Timeline: On Dec. 8, 2017, six women accuse Ninth Circuit Judge Alex Kozinski of sexual harassment. By Dec. 15, nine more women have come forward with harassment allegations against the judge

That same day, Fix the Court joins several law professors in asking Chief Justice Roberts to use his year-end report to address the problem of sexual misconduct in the judiciary. On Dec. 20, 695 current and former law clerks sign a letter asking the judiciary to take immediate steps to end workplace harassment and offer several suggestions on how to do so.

The next day, Roberts calls for the creation of a working group to review of the judiciary’s procedures for protecting court employees from harassment, and on Dec. 31, Roberts addresses sexual misconduct in his year-end report.

On Jan. 12, the working group forms, and it meets for the first time on Feb. 7. On Feb. 9, the chairman and the ranking member of the Senate Judiciary Committee, Chuck Grassley and Dianne Feinstein, write to Jim Duff, the chairman of the working group, to answer several questions about the group and its proposed solutions. Duff on Feb. 16 responds to the senators’ letter.

The working group meets for a second time on March 1, this time inviting current and former clerks to present their thoughts, and Fix the Court calls on the Judicial Conference of the U.S., meeting on March 13 in Washington, to address sexual harassment as part of its biannual meeting.

The following is FTC’s response to Duff’s Feb. 16 letter, and below that are suggestions on how to improve judiciary policy on harassment.

Page 3: Duff writes that “the Judicial Conference” will “act[] upon” some of the working group’s recommendations. He does indicate which part, as the Conference comprises more than two dozen committees, a few of which handle conduct. The next meeting of the Conference’s Executive Committee is scheduled for March 12, and an agenda for which has yet to be released to the public, though harassment is likely to be a topic of conversation. (According to the Federal Register, it does not seem as if the Conference’s Judicial Conduct and Disability Committee ever has formal meetings.)

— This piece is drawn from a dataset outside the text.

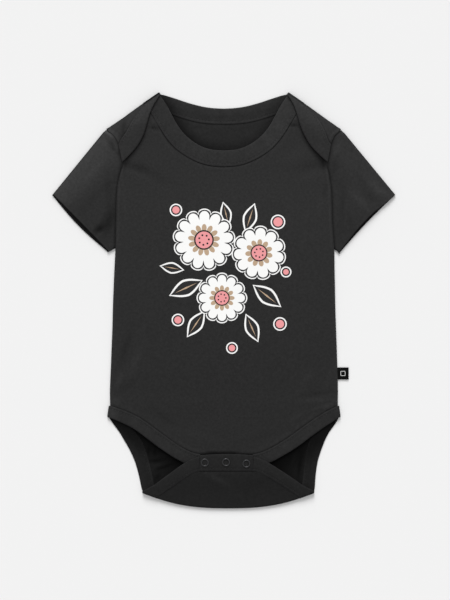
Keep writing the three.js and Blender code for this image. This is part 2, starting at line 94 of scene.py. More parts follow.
# Laps from the neck fold to the armhole: the seam of the binding and its free edge
LAPS = {
    -1: [
        Neck(79.5, 195.1, 63.2, 206.2),
        Neck(85.0, 188.0, 69.6, 196.0),
        Neck(90.3, 181.2, 73.8, 187.0),
        Neck(94.2, 174.6, 76.6, 177.2),
        Neck(97.8, 168.2, 80.2, 165.8),
        Neck(102.2, 162.0, 87.6, 152.8),
    ],
    1: [
        Neck(79.5, 195.1, 63.2, 206.2),
        Neck(86.5, 189.2, 69.4, 196.0),
        Neck(93.0, 182.6, 73.2, 186.0),
        Neck(98.0, 175.0, 76.4, 175.2),
        Neck(101.8, 167.4, 81.2, 164.0),
        Neck(104.4, 160.4, 89.6, 151.6),
    ],
}

# Sides of the front and back, down the armhole and the side seam
SIDES = [
    Side(169.9, -116.5, 116.5),
    Side(164, -109.4, 110.6),
    Side(156, -105.4, 107.2),
    Side(147, -103.6, 105.4),
    Side(138, -101.6, 104.0),
    Side(125, -104.4, 105.6),
    Side(111, -106.8, 107.6),
    Side(96, -107.5, 108.2),
    Side(81, -107.8, 108.6),
    Side(67, -108.1, 109.4),
    Side(53, -108.3, 110.5),
    Side(32, -109.3, 110.8),
    Side(12, -110.2, 111.2),
    Side(-8, -110.9, 111.6),
    Side(-28, -111.4, 112.3),
    Side(-48, -112.2, 113.0),
    Side(-66, -112.9, 113.6),
    Side(-80, -113.5, 114.0),
    Side(-92, -113.9, 114.2),
]
UNDERARM_ROW = 10
LAP_SIDE_ROWS = 2        # rows of SIDES along which the lap's cloth meets the sleeve
LAP_END_ROW = 4
LAP_END_Y = SIDES[LAP_END_ROW].y
LAP_ENDED = LAPS[-1] + [Neck(104.4, 156.0, 98.6, 138.0)]
LAPS_BEGIN = 55          # no lap reaches nearer to the middle
FAR_FROM_LAP = -20.0

# Leg edge of the front, from the side seam to the placket, about a middle that sways
FRONT_LEG = [
    Leg(113.7, -105.5, 115.3, -117.0, 0.2, 0),
    Leg(101.5, -110.5, 106.5, -121.5, 2.4, 0),
    Leg(88.2, -117.5, 94.3, -128.4, 4.0, 0),
    Leg(74.3, -127.3, 81.8, -137.5, 4.0, 0),
    Leg(61.7, -136.5, 69.9, -146.5, 3.9, 0),
    Leg(50.3, -144.2, 57.1, -154.8, 3.4, 0),
    Leg(40.9, -149.4, 46.6, -160.8, 3.0, 0),
    Leg(33.0, -152.6, 36.5, -165.6, 2.8, 0),
    Leg(26.3, -154.0, 26.9, -169.7, 2.8, 0),
]

# Leg edge of the back down to the crotch fold; dip is how far a row's middle hangs lower
BACK_LEG = [
    Leg(113.7, -105.5, 115.3, -117.0, 0.2, 0),
    Leg(104.5, -115.0, 111.2, -123.6, 0.4, 0),
    Leg(95.4, -124.0, 105.3, -131.6, 0.5, 0.3),
    Leg(88.8, -132.7, 100.8, -139.6, 0.8, 0.8),
    Leg(83.8, -141.5, 96.0, -149.6, 1.7, 1.6),
    Leg(80.3, -151.5, 92.1, -159.6, 2.4, 2.6),
    Leg(77.8, -162.0, 89.6, -169.6, 3.1, 4.2),
    Leg(75.9, -173.0, 87.9, -179.6, 3.8, 6.1),
    Leg(74.0, -184.5, 86.9, -187.0, 4.3, 8.1),
    Leg(71.0, -196.6, 86.0, -190.7, 4.6, 10.3),
]

# Flap's upper edge, from the crotch fold to the placket
FLAP = [
    Leg(71.0, -196.6, 86.0, -190.7, 4.6, 10.3),
    Leg(61.5, -190.2, 74.9, -184.9, 4.4, 9.5),
    Leg(52.6, -184.2, 65.0, -177.8, 4.2, 8.2),
    Leg(44.0, -178.6, 55.0, -170.8, 3.7, 6.0),
    Leg(35.6, -173.6, 45.2, -164.2, 3.1, 3.8),
    Leg(30.6, -171.4, 36.4, -159.2, 2.9, 1.6),
    Leg(26.3, -170.3, 27.2, -156.0, 2.8, 0),
]
FOLD_ROUNDING = 2.6
LOWEST_LAYER = 0.6       # the back's own middle lies below this where it rests
FOLD_LOW = 1.7           # underside of the flap where the cloth folds at the crotch
PLACKET_HALF = 26.6
PLACKET_TOP, PLACKET_BOTTOM = -154.5, -170.3
PLACKET_ARCH = 1.2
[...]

Page 4 (top): One outgrowth of President Trump’s desire to “remake the judiciary” and the speed at which new federal judges are being nominated and confirmed is that it has given the AO and the FJC ample opportunity to implement new harassment-focused training programs. That already seems to be occurring, with the first new judge workshop specifically devoted to harassment being held “earlier this month,” as Duff reports.

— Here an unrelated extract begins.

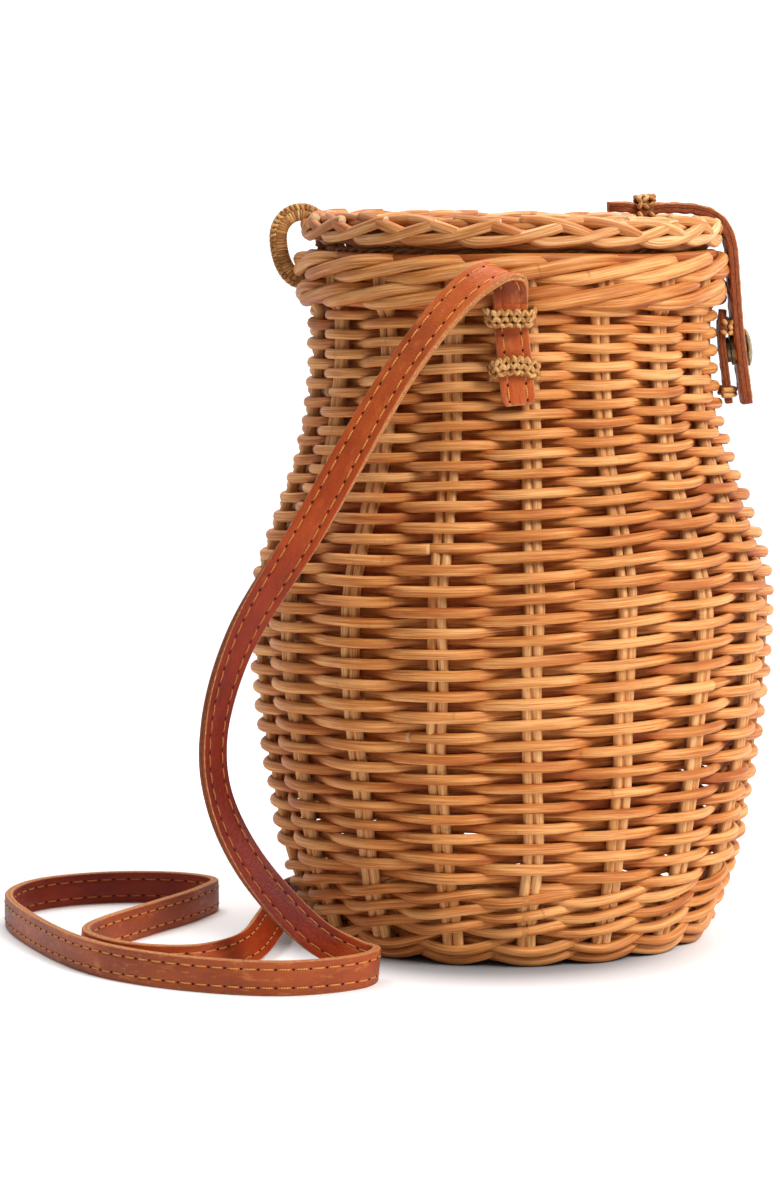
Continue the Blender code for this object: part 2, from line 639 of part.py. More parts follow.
def wall_clearance(z):
    """Distance from the axis that clears the wall over a keeper's whole height."""
    return max(wall_radius(z - KEEPER_HEIGHT / 2), wall_radius(z + KEEPER_HEIGHT / 2)) + 2 * GAP


def make_keepers():
    back_and_front = {"front": -math.pi / 2, "back": math.pi / 2}
    for side, facing in back_and_front.items():
        for level, z in KEEPER_HEIGHTS.items():
            under = max(strap_end_distance(z - KEEPER_HEIGHT / 2), strap_end_distance(z + KEEPER_HEIGHT / 2))
            top = under + STRAP_THICKNESS / 2 + 3 * GAP + KEEPER_THICKNESS / 2
            bridge(f"{side}_keeper_{level}", KEEPER_HALF_SPAN, top, z, facing, KEEPER_HEIGHT, KEEPER_THICKNESS,
                   strap_end_x(side, z))
    tab = tab_path()
    half_span = TAB_WIDTH / 2 + KEEPER_FOOT_SPREAD
    upper_top = tab[0][0] + TAB_THICKNESS / 2 + GAP + TAB_KEEPER_UPPER_LIFT
    bridge("tab_keeper_upper", half_span, upper_top, TAB_KEEPER_UPPER_Z, 0.0, TAB_KEEPER_UPPER_HEIGHT,
           TAB_KEEPER_UPPER_THICKNESS)
    slope = (tab[3][0] - tab[2][0]) / (tab[2][2] - tab[3][2])
    strap_x = tab[3][0] - slope * (TAB_KEEPER_LOWER_Z - tab[3][2])
    lower_top = strap_x + TAB_THICKNESS / 2 + TAB_KEEPER_LOWER_LIFT
    bridge("tab_keeper_lower", half_span, lower_top, TAB_KEEPER_LOWER_Z, 0.0, TAB_KEEPER_LOWER_HEIGHT,
           TAB_KEEPER_LOWER_THICKNESS)
    make_lid_keeper()


def make_lid_keeper():
    """A cane loop that ties the closure strap down to the lid."""
    top = CLOSURE_Z + CLOSURE_THICKNESS / 2 + GAP + KEEPER_THICKNESS / 2
    shape = loop_shape(CLOSURE_WIDTH / 2 + LID_KEEPER_SIDE_GAP, LID_KEEPER_BOTTOM, top)
    points = [(LID_KEEPER_X, y, z) for y, z in shape]
    add_part("lid_keeper", straight_ribbon("lid_keeper", points, (1, 0, 0), KEEPER_HEIGHT, KEEPER_THICKNESS), "cane")


# ---------------------------------------------------------------- shoulder strap


def strap_end_distance(z):
    """Distance from the axis to the middle of the strap's fixed end, which lies on the wall and then the rim."""
    on_wall = wall_radius(z) + STRAP_TO_WALL + STRAP_THICKNESS / 2
    low, high = STRAP_STEP_Z
    share = min(1.0, max(0.0, (z - low) / (high - low)))
    return on_wall + (STRAP_EXIT_Y - on_wall) * share


def strap_end_x(side, z):
    """The front end leans a little, and the back end hangs straight."""
    top = STRAP_STEP_Z[0]
    share = max(0.0, (top - z) / (top - STRAP_END_BOTTOM_Z))
    return FRONT_END_TOP_X + FRONT_END_LEAN * share if side == "front" else 0.0


def make_shoulder_strap():
    for side, sign in (("front", -1), ("back", 1)):
        points = []
        for z in (STRAP_END_BOTTOM_Z, *STRAP_END_HEIGHTS, *STRAP_STEP_Z, STRAP_EXIT_Z - GAP):
            points.append((strap_end_x(side, z), sign * strap_end_distance(z), z))
        name = f"shoulder_strap_{side}_end"
        add_part(name, straight_ribbon(name, points, (1, 0, 0), STRAP_WIDTH, STRAP_THICKNESS), "leather")
    points, widths = smooth_route(STRAP_ROUTE_MM, STRAP_SECTIONS_PER_SPAN)
    add_part("shoulder_strap", ribbon("shoulder_strap", points, widths, STRAP_WIDTH, STRAP_THICKNESS), "leather", 60)


clear_scene()
parts = new_collection("bucket_bag")
cutters = new_collection("cutters")
make_wall()
make_foot_and_base()
make_rim()
make_hinge_ring()
make_lid()
make_closure()
make_keepers()
make_shoulder_strap()
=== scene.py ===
"""Looks of the wicker bucket bag: interlaced reeds, plaited borders, knotted cane ties and stitched leather.

Everything is in metres in the CAD model's frame: +Z up, -X the lid's hinge ring, +X the snap closure, and the
shoulder strap held at -Y and +Y. Each piece of weave is rods swept along the path that a weaver's hands would
give them.
"""

import math

import bpy
import numpy as np
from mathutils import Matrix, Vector


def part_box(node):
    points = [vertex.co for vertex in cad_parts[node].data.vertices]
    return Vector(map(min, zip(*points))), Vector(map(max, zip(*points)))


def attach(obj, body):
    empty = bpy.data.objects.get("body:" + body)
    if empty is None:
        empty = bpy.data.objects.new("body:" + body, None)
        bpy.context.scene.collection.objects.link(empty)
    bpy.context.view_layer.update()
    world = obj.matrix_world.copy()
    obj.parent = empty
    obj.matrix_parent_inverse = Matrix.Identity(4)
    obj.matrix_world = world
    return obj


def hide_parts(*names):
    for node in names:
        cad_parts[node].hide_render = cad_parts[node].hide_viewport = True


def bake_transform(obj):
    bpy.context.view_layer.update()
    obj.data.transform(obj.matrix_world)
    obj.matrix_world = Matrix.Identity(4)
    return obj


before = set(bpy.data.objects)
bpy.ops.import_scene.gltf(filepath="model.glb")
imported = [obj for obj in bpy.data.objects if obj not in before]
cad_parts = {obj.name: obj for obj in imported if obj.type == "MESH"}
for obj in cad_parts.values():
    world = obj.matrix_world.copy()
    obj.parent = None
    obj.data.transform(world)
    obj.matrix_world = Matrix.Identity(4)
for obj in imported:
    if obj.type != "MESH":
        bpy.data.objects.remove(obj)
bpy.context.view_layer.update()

MM = 0.001
TURN = 2 * math.pi

# ---------------- camera, floor and light

IMAGE_HEIGHT_PX = 1196
FOCAL_PX = 3905
CAMERA_PLACE = (-0.0403, -1.3, 0.258)
CAMERA_DOWN = math.radians(6.41)


def place_object(name, data, place=(0, 0, 0)):
    obj = bpy.data.objects.new(name, data)
    obj.location = place
    bpy.context.scene.collection.objects.link(obj)
    return obj


def make_camera():
    data = bpy.data.cameras.new("camera")
    data.sensor_fit = "VERTICAL"
    data.angle = 2 * math.atan(IMAGE_HEIGHT_PX / 2 / FOCAL_PX)
    data.clip_start = 0.05
    camera = place_object("camera", data, CAMERA_PLACE)
    camera.rotation_euler = (math.pi / 2 - CAMERA_DOWN, 0, 0)
    bpy.context.scene.camera = camera


def area_light(name, place, target, size, power):
    data = bpy.data.lights.new(name, "AREA")
    data.shape = "DISK"
    data.size = size
    data.energy = power
    light = place_object(name, data, place)
    light.rotation_euler = (Vector(target) - Vector(place)).to_track_quat("-Z", "Y").to_euler()


# The world's strength in front and behind, and then its share at the left and at the right.
FRONT_TO_BEHIND = (0.3, 1.15)
LEFT_TO_RIGHT = (0.78, 1.28)
# Place, target, size and power of each lamp.
KEY_LIGHT = ((0.85, -0.8, 1.05), (0, 0, 0.12), 0.7, 24.5)
FLOOR_WASH = ((-0.22, 0.4, 1.5), (-0.08, 0.1, 0), 1.1, 15)
FLOOR_X, FLOOR_Y = (-0.45, 0.45), (-0.65, 0.5)
# Painted contact shadow: soft grey painted on the floor, close in front of the foot.
PAINTED_SHADOW_MIDDLE = (-0.006, -0.024, 0.0)
PAINTED_SHADOW_RADII = (0.0418, 0.0742)
PAINTED_SHADOW_GREYS = ((0.0, (0.22, 0.22, 0.23)), (0.32, (0.38, 0.38, 0.39)), (0.7, (0.74, 0.74, 0.75)),
               (1.0, (0.93, 0.93, 0.93)))


def make_light():
    world = bpy.data.worlds.new("studio")
    world.use_nodes = True
    tree = world.node_tree
    direction = make(tree, "ShaderNodeSeparateXYZ", {0: make(tree, "ShaderNodeTexCoord").outputs["Generated"]})
    behind = remap(tree, direction.outputs["Y"], -0.1, 0.5, *FRONT_TO_BEHIND)
    to_right = remap(tree, direction.outputs["X"], -1.0, 1.0, *LEFT_TO_RIGHT)
    background = tree.nodes["Background"]
    background.inputs["Color"].default_value = (1, 1, 1, 1)
    tree.links.new(math_node(tree, "MULTIPLY", behind, to_right), background.inputs["Strength"])
    bpy.context.scene.world = world
    bpy.context.scene.view_settings.view_transform = "Standard"
    area_light("key", *KEY_LIGHT)
    area_light("floor_wash", *FLOOR_WASH)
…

Page 4 (bottom): Several times in the letter Duff refers to the “Employment Dispute Resolution” process that already exists within the federal judiciary. Our question is whether that process is one in which victims of harassment feel confident that their complaints are being seriously considered or if the formal complaint process that exists with the chief judge and judicial councils is preferable.

Pages 5-6: Duff notes several current programs for sexual harassment training within the judiciary. (If the courts were subject to FOIA, we’d ask for the curriculum, but they’re not, so no such luck for now.)

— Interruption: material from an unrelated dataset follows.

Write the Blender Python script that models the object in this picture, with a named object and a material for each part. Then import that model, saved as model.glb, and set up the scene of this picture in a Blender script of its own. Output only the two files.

Page 7: Duff breaks the news that in 2016 there was one complaint filed by a law clerk alleging sexual harassment by a judge. In this case, the two were able to achieve “an equitable resolution of the matter during the EDR counseling process, which concluded the matter.” This almost raises more questions than it answers. Why did this case go to EDR and not through the formal complaint process outlined in the Judicial Conduct and Disability Act? Was the judge punished for his or her actions? Was the clerk reassigned?

Pages 9-12: This section details the harassment allegations against six judges – five of which were physical in nature; one of which comprised racist and sexist jokes – that have come to light in the last decade. To our knowledge, all six judges remain on the federal payroll.

Page 13: Duff responds to Grassley and Feinstein’s question about recommendations for improving the judicial misconduct statute by stating that the working group “does not have any […] at this time.”

This is a problem, and Fix the Court’s recommendations are as follows:

– In the first section of the statute, “sexual harassment” should be added to the definition of what constitutes misconduct, and Supreme Court justices should be included in the definition of who is a “judge” in this statute.

– Any determinations made by the chief judge and the judicial council should be made public unless a majority of the council votes against publication due to privacy or due process concerns.

– If a judge is punished for misconduct by censure, that should not potentially remain private, as the statute allows.

– There should be an automatic change of venue for judicial misconduct proceedings. Though this happens in practice nowadays (e.g., the Kozinski complaints were moved from the Ninth Circuit to the Second Circuit Judicial Council), it’s by custom and not statute, and that should change.

Complainants should be afforded the same rights and privileges as the judges accused of misconduct, namely they should have:

  • An opportunity to appear at proceedings conducted by the investigating panel (in person or by counsel);
  • An opportunity to present oral and documentary evidence, to compel the attendance of witnesses or the production of documents, to cross-examine witnesses, and to present argument orally or in writing; and
  • An opportunity to petition for reimbursement for costs incurred during this process.